### TASK PROMPT
Set the following entries down again exactly, line by line.

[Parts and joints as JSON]
##########

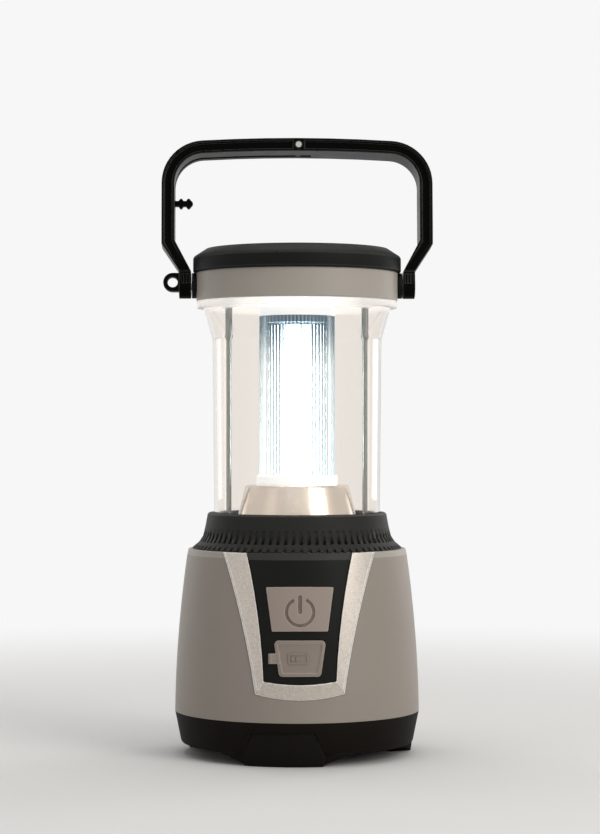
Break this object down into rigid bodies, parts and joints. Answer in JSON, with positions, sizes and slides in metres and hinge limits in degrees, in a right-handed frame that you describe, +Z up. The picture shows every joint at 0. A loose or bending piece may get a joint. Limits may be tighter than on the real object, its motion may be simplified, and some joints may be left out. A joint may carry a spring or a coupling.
{
  "type": "camping lantern",
  "caption": "Rechargeable camping lantern: tapered body with control panel, knurled ring, clear globe round a fluted lamp, folding bail with stowed hook.",
  "frame": {"origin": "centre of the base, on the ground", "axes": "+Z up along the body, -Y out of the control panel, +X to the right of someone facing the panel"},
  "size_m": [0.1228, 0.1109, 0.2785],
  "materials": {
    "skirt_plastic": "fine matt texture",
    "foot_rubber": "matt",
    "shell_plastic": "fine matt texture",
    "bezel_silver": "speckled satin silver",
    "panel_black": "satin",
    "key_grey": "matt",
    "flap_rubber": "matt",
    "board_green": "solder mask",
    "screw_steel": "zinc plated",
    "switch_black": "moulded",
    "socket_steel": "nickel plated",
    "cell_wrap": "blue shrink sleeve",
    "cradle_black": "moulded",
    "contact_nickel": "plain nickel strip",
    "ring_black": "moulded",
    "deck_black": "moulded",
    "seal_silicone": "translucent white",
    "globe_clear": "clear polycarbonate",
    "reflector_silver": "satin metallised",
    "lamp_white": "smooth white",
    "diffuser_clear": "ribbed, clear",
    "post_aluminium": "extruded",
    "led_white": "lit phosphor",
    "rod_steel": "polished",
    "head_grey": "fine matt texture",
    "cap_black": "fine matt texture",
    "pad_black": "matt",
    "bail_black": "glossy",
    "pin_steel": "turned"
  },
  "bodies": {
    "housing": {"base_skirt": "skirt_plastic", "rubber_feet": "foot_rubber", "base_screws": "screw_steel", "body_shell": "shell_plastic", "bezel_frame": "bezel_silver", "control_panel": "panel_black", "control_board": "board_green", "board_screws": "screw_steel", "button_switch": "switch_black", "usb_output_socket": "socket_steel", "charging_socket": "socket_steel", "battery_cells": "cell_wrap", "battery_cradle": "cradle_black", "battery_clamp": "cradle_black", "battery_contacts": "contact_nickel", "cradle_screws": "screw_steel", "lamp_deck": "deck_black", "deck_screws": "screw_steel", "globe_seal": "seal_silicone", "globe": "globe_clear", "reflector_cone": "reflector_silver", "lower_collar": "lamp_white", "fluted_diffuser": "diffuser_clear", "top_collar": "lamp_white", "led_post": "post_aluminium", "led_strips": "led_white", "tie_rods": "rod_steel", "rod_nuts": "screw_steel", "head_plate": "lamp_white", "head_ring": "head_grey", "top_cap": "cap_black", "cap_screws": "screw_steel", "left_pivot_pad": "pad_black", "right_pivot_pad": "pad_black", "left_pivot_pin": "pin_steel", "right_pivot_pin": "pin_steel"},
    "handle": {"bail": "bail_black", "hook_pin": "pin_steel"},
    "hanging_hook": {"hook": "bail_black"},
    "key": {"power_button": "key_grey"},
    "flap": {"port_cover": "flap_rubber"},
    "ring": {"knurled_ring": "ring_black"}
  },
  "joints": [
    {"name": "bail_fold", "type": "hinge", "parent": "housing", "child": "handle", "pos_m": [0, 0, 0.2115], "axis": [1, 0, 0], "range_deg": [-126, 136]},
    {"name": "hook_swing", "type": "hinge", "parent": "handle", "child": "hanging_hook", "pos_m": [0.0007, 0.00554, 0.27481], "axis": [0, 0.9962, -0.0872], "range_deg": [0, 115]},
    {"name": "key_press", "type": "slide", "parent": "housing", "child": "key", "axis": [0, 0.9947, -0.1026], "range_m": [0, 0.0008], "stiffness_N_per_m": 600, "springref_m": -0.002},
    {"name": "flap_open", "type": "hinge", "parent": "housing", "child": "flap", "pos_m": [-0.01295, -0.05378, 0.04727], "axis": [0, -0.065, -0.9979], "range_deg": [0, 110]},
    {"name": "ring_twist", "type": "hinge", "parent": "housing", "child": "ring", "pos_m": [0, 0, 0.0928], "axis": [0, 0, 1], "range_deg": [0, 30]}
  ]
}
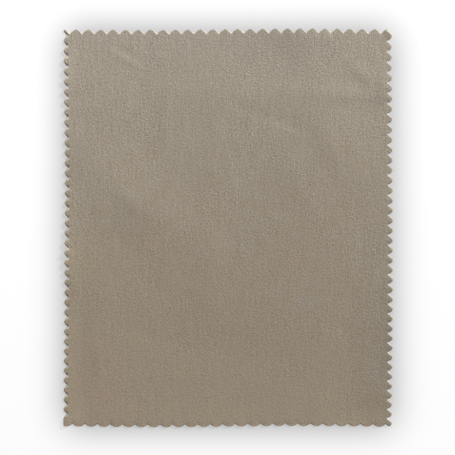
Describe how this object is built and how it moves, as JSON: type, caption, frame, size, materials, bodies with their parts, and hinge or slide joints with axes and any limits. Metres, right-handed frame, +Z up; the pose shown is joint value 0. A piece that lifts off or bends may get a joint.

##########

### ANSWER TO THIS TASK
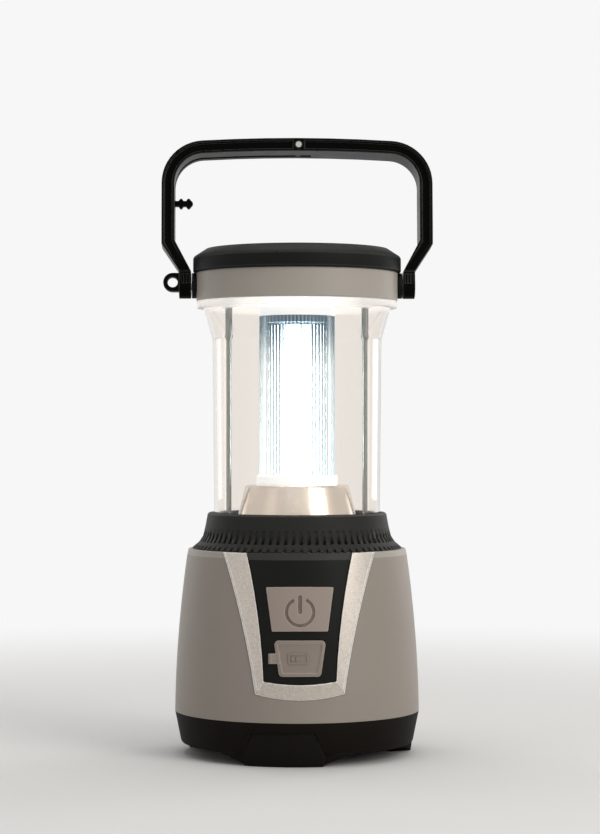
Break this object down into rigid bodies, parts and joints. Answer in JSON, with positions, sizes and slides in metres and hinge limits in degrees, in a right-handed frame that you describe, +Z up. The picture shows every joint at 0. A loose or bending piece may get a joint. Limits may be tighter than on the real object, its motion may be simplified, and some joints may be left out. A joint may carry a spring or a coupling.
{
  "type": "camping lantern",
  "caption": "Rechargeable camping lantern: tapered body with control panel, knurled ring, clear globe round a fluted lamp, folding bail with stowed hook.",
  "frame": {"origin": "centre of the base, on the ground", "axes": "+Z up along the body, -Y out of the control panel, +X to the right of someone facing the panel"},
  "size_m": [0.1228, 0.1109, 0.2785],
  "materials": {
    "skirt_plastic": "fine matt texture",
    "foot_rubber": "matt",
    "shell_plastic": "fine matt texture",
    "bezel_silver": "speckled satin silver",
    "panel_black": "satin",
    "key_grey": "matt",
    "flap_rubber": "matt",
    "board_green": "solder mask",
    "screw_steel": "zinc plated",
    "switch_black": "moulded",
    "socket_steel": "nickel plated",
    "cell_wrap": "blue shrink sleeve",
    "cradle_black": "moulded",
    "contact_nickel": "plain nickel strip",
    "ring_black": "moulded",
    "deck_black": "moulded",
    "seal_silicone": "translucent white",
    "globe_clear": "clear polycarbonate",
    "reflector_silver": "satin metallised",
    "lamp_white": "smooth white",
    "diffuser_clear": "ribbed, clear",
    "post_aluminium": "extruded",
    "led_white": "lit phosphor",
    "rod_steel": "polished",
    "head_grey": "fine matt texture",
    "cap_black": "fine matt texture",
    "pad_black": "matt",
    "bail_black": "glossy",
    "pin_steel": "turned"
  },
  "bodies": {
    "housing": {"base_skirt": "skirt_plastic", "rubber_feet": "foot_rubber", "base_screws": "screw_steel", "body_shell": "shell_plastic", "bezel_frame": "bezel_silver", "control_panel": "panel_black", "control_board": "board_green", "board_screws": "screw_steel", "button_switch": "switch_black", "usb_output_socket": "socket_steel", "charging_socket": "socket_steel", "battery_cells": "cell_wrap", "battery_cradle": "cradle_black", "battery_clamp": "cradle_black", "battery_contacts": "contact_nickel", "cradle_screws": "screw_steel", "lamp_deck": "deck_black", "deck_screws": "screw_steel", "globe_seal": "seal_silicone", "globe": "globe_clear", "reflector_cone": "reflector_silver", "lower_collar": "lamp_white", "fluted_diffuser": "diffuser_clear", "top_collar": "lamp_white", "led_post": "post_aluminium", "led_strips": "led_white", "tie_rods": "rod_steel", "rod_nuts": "screw_steel", "head_plate": "lamp_white", "head_ring": "head_grey", "top_cap": "cap_black", "cap_screws": "screw_steel", "left_pivot_pad": "pad_black", "right_pivot_pad": "pad_black", "left_pivot_pin": "pin_steel", "right_pivot_pin": "pin_steel"},
    "handle": {"bail": "bail_black", "hook_pin": "pin_steel"},
    "hanging_hook": {"hook": "bail_black"},
    "key": {"power_button": "key_grey"},
    "flap": {"port_cover": "flap_rubber"},
    "ring": {"knurled_ring": "ring_black"}
  },
  "joints": [
    {"name": "bail_fold", "type": "hinge", "parent": "housing", "child": "handle", "pos_m": [0, 0, 0.2115], "axis": [1, 0, 0], "range_deg": [-126, 136]},
    {"name": "hook_swing", "type": "hinge", "parent": "handle", "child": "hanging_hook", "pos_m": [0.0007, 0.00554, 0.27481], "axis": [0, 0.9962, -0.0872], "range_deg": [0, 115]},
    {"name": "key_press", "type": "slide", "parent": "housing", "child": "key", "axis": [0, 0.9947, -0.1026], "range_m": [0, 0.0008], "stiffness_N_per_m": 600, "springref_m": -0.002},
    {"name": "flap_open", "type": "hinge", "parent": "housing", "child": "flap", "pos_m": [-0.01295, -0.05378, 0.04727], "axis": [0, -0.065, -0.9979], "range_deg": [0, 110]},
    {"name": "ring_twist", "type": "hinge", "parent": "housing", "child": "ring", "pos_m": [0, 0, 0.0928], "axis": [0, 0, 1], "range_deg": [0, 30]}
  ]
}
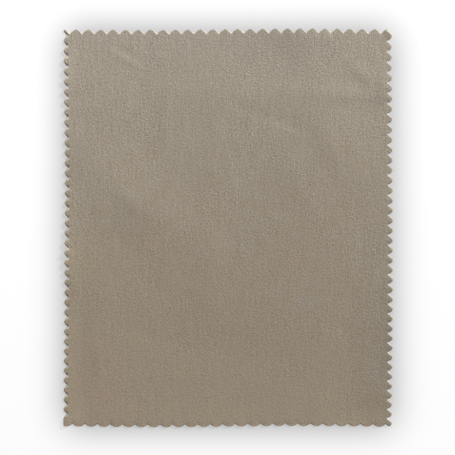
Describe how this object is built and how it moves, as JSON: type, caption, frame, size, materials, bodies with their parts, and hinge or slide joints with axes and any limits. Metres, right-handed frame, +Z up; the pose shown is joint value 0. A piece that lifts off or bends may get a joint.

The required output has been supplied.